**INFORMATION SHOWN**

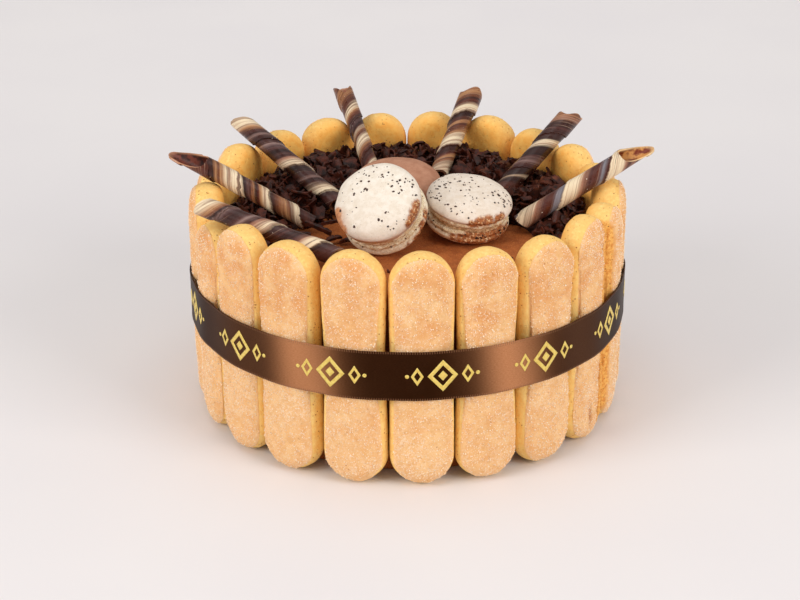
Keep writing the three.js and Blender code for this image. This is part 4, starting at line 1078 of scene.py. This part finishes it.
def shavings():
    look = Look("dark_chocolate", roughness=0.42, Specular_IOR_Level=0.24)
    c = look.mix(look.mask(look.noise(3.5, 3, 0.6), 0.34, 0.66), srgb(34, 12, 6), srgb(82, 35, 20))
    c = look.mix(look.mask(look.noise(1.1, 3, 0.7), 0.62, 0.80), c, srgb(108, 58, 36))
    c = look.mix(look.mask(look.noise(9, 2, 0.6), 0.60, 0.76), c, srgb(110, 55, 30))
    rough = look.math("ADD", look.math("MULTIPLY", look.noise(2.2, 3), 0.45), 0.26)
    dark = look.finish(c, rough, look.bump(look.noise(0.6, 3, 0.7, look.scaled(1, 1, 0.35)), 0.2, 0.6))

    # the bed under them: dark relief over the heap's footprint
    m, n = 220, 26
    az = np.linspace(HEAP_START + 3, HEAP_END - 3, m)
    inner, ends = heap_inner(az)
    s = np.linspace(0, 1, n)[:, None]
    r = inner[None, :] + 2.5 * noise(polar(az, 60 + 0 * az, 0 * az), 5, 72)[None, :] + 2 + (86.6 - inner[None, :] - 2) * s
    flat = polar(az[None, :] + 0 * r, r, 0 * r)
    bulge = np.sin(math.pi * np.clip(s, 0.0, 0.93)) ** 0.6
    z = CORE_TOP + (0.5 + ends[None, :] * (2.2 + 1.5 * noise(flat, 13, 71) + 1.6 * fbm(flat, 5, 3, 73))) * bulge
    edge = np.minimum(smooth(s, 0, 0.08) + 0 * z, smooth(np.minimum(az - az[0], az[-1] - az), 0, 4)[None, :])
    top = flat.copy()
    top[..., 2] = np.where(edge > 0, np.maximum(z, CORE_TOP - 0.2), CORE_TOP - 0.8)
    top[..., 2] = (CORE_TOP - 0.8) + (top[..., 2] - (CORE_TOP - 0.8)) * edge
    for roll in ROLLS:  # it dips under each roll
        a, b = np.array(roll["a"], float), np.array(roll["b"], float)
        d = b - a
        q = top.reshape(-1, 3)
        t = np.clip(((q[:, :2] - a[:2]) @ d[:2]) / (d[:2] @ d[:2]), -0.15, 1)
        near = np.linalg.norm(q[:, :2] - (a[:2] + t[:, None] * d[:2]), axis=1)
        under = a[2] + t * d[2] - roll["ra"] - 1.2
        q[:, 2] = np.where(near < 6.5, np.minimum(q[:, 2], np.maximum(under, CORE_TOP - 0.8)), q[:, 2])
        top = q.reshape(top.shape)
    base = flat.copy()
    base[..., 2] = CORE_TOP - 1.6
    co = np.concatenate([top.reshape(-1, 3), base.reshape(-1, 3)])
    g = grid(n, m)
    o = n * m
    faces = [g, g[:, ::-1] + o]
    j = np.arange(m - 1)
    faces.append(np.stack([j + 1, j, o + j, o + j + 1], 1))
    faces.append(np.stack([(n - 1) * m + j, (n - 1) * m + j + 1, o + (n - 1) * m + j + 1, o + (n - 1) * m + j], 1))
    i = np.arange(n - 1)
    faces.append(np.stack([i * m, (i + 1) * m, o + (i + 1) * m, o + i * m], 1))
    faces.append(np.stack([(i + 1) * m + m - 1, i * m + m - 1, o + i * m + m - 1, o + (i + 1) * m + m - 1], 1))
    if normals(co[:o], [g])[:, 2].mean() < 0:
        faces = [f[:, ::-1] for f in faces]
    make("shavings_bed", co, faces, dark, replaces=["shavings_heap"])

    # curled shavings
    parts_co, parts_f, first = [], [], 0

    def add(co, f):
        nonlocal first
        parts_co.append(co)
        parts_f.append(f + first)
        first += len(co)
    spots, sz = heap_spots(480, 1.0, (0.0, 0.9), 6.0)
    k = len(spots)
    add(*curls(spots, rng.uniform(1.8, 3.8, k), rng.uniform(2.0, 5.4, k), rng.uniform(3.0, 7.0, k), rng.uniform(0.6, 1.1, k), rng.uniform(-3.0, 3.0, k), 12, random_frames(k, 0.3)))
    spots, sz = heap_spots(460, 1.0, (0.2, 1.0), 7.0)
    k = len(spots)
    add(*curls(spots, rng.uniform(2.8, 6.5, k), rng.uniform(1.0, 3.0, k), rng.uniform(4.0, 9.0, k), rng.uniform(0.6, 1.3, k), rng.uniform(-2.5, 2.5, k), 10, random_frames(k, 0.35)))
    spots, sz = heap_spots(230, 1.0, (0.75, 1.15), 9.0)
    k = len(spots)
    add(*curls(spots, rng.uniform(2.6, 5.0, k), rng.uniform(2.2, 5.6, k), rng.uniform(5.0, 10.0, k), rng.uniform(0.7, 1.2, k), rng.uniform(-5, 5, k), 16, random_frames(k, 0.35)))
    make("shavings_curls", np.concatenate(parts_co), [np.concatenate(parts_f)], dark, smooth_faces=False)

    # splinters and straight sticks
    parts_co, parts_f, first = [], [], 0
    spots, sz = heap_spots(800, 1.0, (0.1, 0.9), 4.0)
    k = len(spots)
    add(*curls(spots, rng.uniform(5, 14, k), rng.uniform(0.25, 0.7, k), rng.uniform(1.2, 3.6, k), rng.uniform(0.7, 1.6, k), rng.uniform(-1, 1, k), 4, random_frames(k, 0.3)))
    spots, sz = heap_spots(70, 1.0, (0.8, 1.0), 14.0)
    k = len(spots)
    lie = rng.random(k) * 2 * math.pi
    y = unit(np.stack([np.cos(lie), np.sin(lie), rng.uniform(-0.3, 0.3, k)], 1))
    x = unit(np.cross(y, np.cross(np.array([0, 0, 1.0]), y)) + 0 * y)
    add(*curls(spots, rng.uniform(40, 70, k), rng.uniform(0.14, 0.28, k), rng.uniform(1.3, 2.6, k), rng.uniform(1.1, 1.9, k), rng.uniform(-1, 1, k), 6, (x, y, np.cross(x, y))))
    # loose bits on the bare cocoa in front of the heap's edge
    n = 260
    a = rng.uniform(HEAP_START, HEAP_END, n)
    inner, ends = heap_inner(a)
    r = inner - rng.exponential(3.5, n)
    p = polar(a, r, CORE_TOP + 0.5 + 0 * r)[(a > 80) | (r > 70)]
    extra = polar(rng.uniform(-62, 50, 46), rng.uniform(62, 85, 46), np.full(46, CORE_TOP + 0.35))
    p = np.concatenate([p[clear_of_things(p, 2.5)], extra[clear_of_things(extra, 2.5)]])
    k = len(p)
    add(*curls(p, rng.uniform(2, 9, k), rng.uniform(0.2, 0.8, k), rng.uniform(0.5, 1.8, k), rng.uniform(0.4, 0.9, k), rng.uniform(-.6, .6, k), 4, random_frames(k, 0.6)))
    for p0, p1, wide, high, bow in FEATURES:
        p0, p1 = np.array(p0, float), np.array(p1, float)
        d = p1 - p0
        length = np.linalg.norm(d)
        y = d / length
        x = unit(np.cross(y, np.cross(np.array([0, 0, 1.0]), y)))
        radius = length / bow
        one = np.ones(1)
        add(*curls(((p0 + p1) / 2)[None], radius * one, bow * one, wide * one, high * one, 0 * one, 10, (x[None], y[None], np.cross(x, y)[None])))
    make("shavings_splinters", np.concatenate(parts_co), [np.concatenate(parts_f)], dark, smooth_faces=False)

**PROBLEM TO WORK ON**
Your task is to print the whole listing again exactly.

**RESPONSE BELOW**
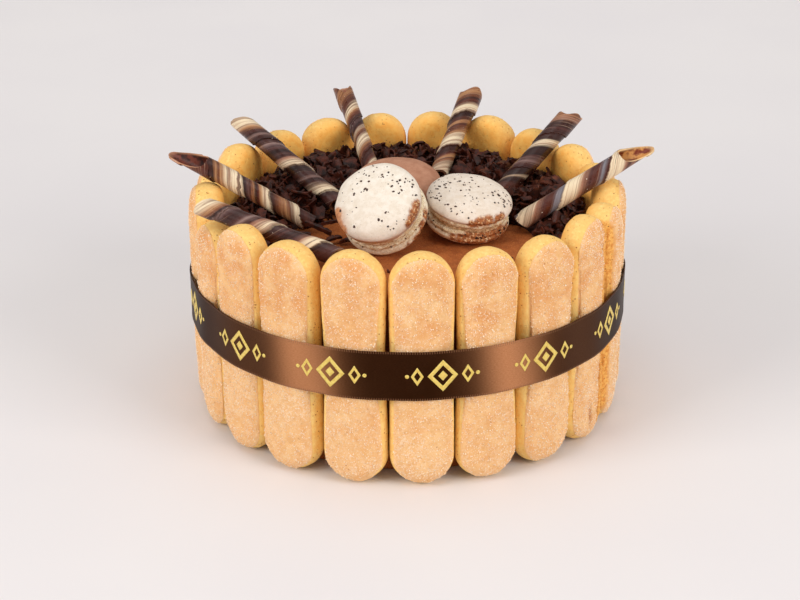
Keep writing the three.js and Blender code for this image. This is part 4, starting at line 1078 of scene.py. This part finishes it.
def shavings():
    look = Look("dark_chocolate", roughness=0.42, Specular_IOR_Level=0.24)
    c = look.mix(look.mask(look.noise(3.5, 3, 0.6), 0.34, 0.66), srgb(34, 12, 6), srgb(82, 35, 20))
    c = look.mix(look.mask(look.noise(1.1, 3, 0.7), 0.62, 0.80), c, srgb(108, 58, 36))
    c = look.mix(look.mask(look.noise(9, 2, 0.6), 0.60, 0.76), c, srgb(110, 55, 30))
    rough = look.math("ADD", look.math("MULTIPLY", look.noise(2.2, 3), 0.45), 0.26)
    dark = look.finish(c, rough, look.bump(look.noise(0.6, 3, 0.7, look.scaled(1, 1, 0.35)), 0.2, 0.6))

    # the bed under them: dark relief over the heap's footprint
    m, n = 220, 26
    az = np.linspace(HEAP_START + 3, HEAP_END - 3, m)
    inner, ends = heap_inner(az)
    s = np.linspace(0, 1, n)[:, None]
    r = inner[None, :] + 2.5 * noise(polar(az, 60 + 0 * az, 0 * az), 5, 72)[None, :] + 2 + (86.6 - inner[None, :] - 2) * s
    flat = polar(az[None, :] + 0 * r, r, 0 * r)
    bulge = np.sin(math.pi * np.clip(s, 0.0, 0.93)) ** 0.6
    z = CORE_TOP + (0.5 + ends[None, :] * (2.2 + 1.5 * noise(flat, 13, 71) + 1.6 * fbm(flat, 5, 3, 73))) * bulge
    edge = np.minimum(smooth(s, 0, 0.08) + 0 * z, smooth(np.minimum(az - az[0], az[-1] - az), 0, 4)[None, :])
    top = flat.copy()
    top[..., 2] = np.where(edge > 0, np.maximum(z, CORE_TOP - 0.2), CORE_TOP - 0.8)
    top[..., 2] = (CORE_TOP - 0.8) + (top[..., 2] - (CORE_TOP - 0.8)) * edge
    for roll in ROLLS:  # it dips under each roll
        a, b = np.array(roll["a"], float), np.array(roll["b"], float)
        d = b - a
        q = top.reshape(-1, 3)
        t = np.clip(((q[:, :2] - a[:2]) @ d[:2]) / (d[:2] @ d[:2]), -0.15, 1)
        near = np.linalg.norm(q[:, :2] - (a[:2] + t[:, None] * d[:2]), axis=1)
        under = a[2] + t * d[2] - roll["ra"] - 1.2
        q[:, 2] = np.where(near < 6.5, np.minimum(q[:, 2], np.maximum(under, CORE_TOP - 0.8)), q[:, 2])
        top = q.reshape(top.shape)
    base = flat.copy()
    base[..., 2] = CORE_TOP - 1.6
    co = np.concatenate([top.reshape(-1, 3), base.reshape(-1, 3)])
    g = grid(n, m)
    o = n * m
    faces = [g, g[:, ::-1] + o]
    j = np.arange(m - 1)
    faces.append(np.stack([j + 1, j, o + j, o + j + 1], 1))
    faces.append(np.stack([(n - 1) * m + j, (n - 1) * m + j + 1, o + (n - 1) * m + j + 1, o + (n - 1) * m + j], 1))
    i = np.arange(n - 1)
    faces.append(np.stack([i * m, (i + 1) * m, o + (i + 1) * m, o + i * m], 1))
    faces.append(np.stack([(i + 1) * m + m - 1, i * m + m - 1, o + i * m + m - 1, o + (i + 1) * m + m - 1], 1))
    if normals(co[:o], [g])[:, 2].mean() < 0:
        faces = [f[:, ::-1] for f in faces]
    make("shavings_bed", co, faces, dark, replaces=["shavings_heap"])

    # curled shavings
    parts_co, parts_f, first = [], [], 0

    def add(co, f):
        nonlocal first
        parts_co.append(co)
        parts_f.append(f + first)
        first += len(co)
    spots, sz = heap_spots(480, 1.0, (0.0, 0.9), 6.0)
    k = len(spots)
    add(*curls(spots, rng.uniform(1.8, 3.8, k), rng.uniform(2.0, 5.4, k), rng.uniform(3.0, 7.0, k), rng.uniform(0.6, 1.1, k), rng.uniform(-3.0, 3.0, k), 12, random_frames(k, 0.3)))
    spots, sz = heap_spots(460, 1.0, (0.2, 1.0), 7.0)
    k = len(spots)
    add(*curls(spots, rng.uniform(2.8, 6.5, k), rng.uniform(1.0, 3.0, k), rng.uniform(4.0, 9.0, k), rng.uniform(0.6, 1.3, k), rng.uniform(-2.5, 2.5, k), 10, random_frames(k, 0.35)))
    spots, sz = heap_spots(230, 1.0, (0.75, 1.15), 9.0)
    k = len(spots)
    add(*curls(spots, rng.uniform(2.6, 5.0, k), rng.uniform(2.2, 5.6, k), rng.uniform(5.0, 10.0, k), rng.uniform(0.7, 1.2, k), rng.uniform(-5, 5, k), 16, random_frames(k, 0.35)))
    make("shavings_curls", np.concatenate(parts_co), [np.concatenate(parts_f)], dark, smooth_faces=False)

    # splinters and straight sticks
    parts_co, parts_f, first = [], [], 0
    spots, sz = heap_spots(800, 1.0, (0.1, 0.9), 4.0)
    k = len(spots)
    add(*curls(spots, rng.uniform(5, 14, k), rng.uniform(0.25, 0.7, k), rng.uniform(1.2, 3.6, k), rng.uniform(0.7, 1.6, k), rng.uniform(-1, 1, k), 4, random_frames(k, 0.3)))
    spots, sz = heap_spots(70, 1.0, (0.8, 1.0), 14.0)
    k = len(spots)
    lie = rng.random(k) * 2 * math.pi
    y = unit(np.stack([np.cos(lie), np.sin(lie), rng.uniform(-0.3, 0.3, k)], 1))
    x = unit(np.cross(y, np.cross(np.array([0, 0, 1.0]), y)) + 0 * y)
    add(*curls(spots, rng.uniform(40, 70, k), rng.uniform(0.14, 0.28, k), rng.uniform(1.3, 2.6, k), rng.uniform(1.1, 1.9, k), rng.uniform(-1, 1, k), 6, (x, y, np.cross(x, y))))
    # loose bits on the bare cocoa in front of the heap's edge
    n = 260
    a = rng.uniform(HEAP_START, HEAP_END, n)
    inner, ends = heap_inner(a)
    r = inner - rng.exponential(3.5, n)
    p = polar(a, r, CORE_TOP + 0.5 + 0 * r)[(a > 80) | (r > 70)]
    extra = polar(rng.uniform(-62, 50, 46), rng.uniform(62, 85, 46), np.full(46, CORE_TOP + 0.35))
    p = np.concatenate([p[clear_of_things(p, 2.5)], extra[clear_of_things(extra, 2.5)]])
    k = len(p)
    add(*curls(p, rng.uniform(2, 9, k), rng.uniform(0.2, 0.8, k), rng.uniform(0.5, 1.8, k), rng.uniform(0.4, 0.9, k), rng.uniform(-.6, .6, k), 4, random_frames(k, 0.6)))
    for p0, p1, wide, high, bow in FEATURES:
        p0, p1 = np.array(p0, float), np.array(p1, float)
        d = p1 - p0
        length = np.linalg.norm(d)
        y = d / length
        x = unit(np.cross(y, np.cross(np.array([0, 0, 1.0]), y)))
        radius = length / bow
        one = np.ones(1)
        add(*curls(((p0 + p1) / 2)[None], radius * one, bow * one, wide * one, high * one, 0 * one, 10, (x[None], y[None], np.cross(x, y)[None])))
    make("shavings_splinters", np.concatenate(parts_co), [np.concatenate(parts_f)], dark, smooth_faces=False)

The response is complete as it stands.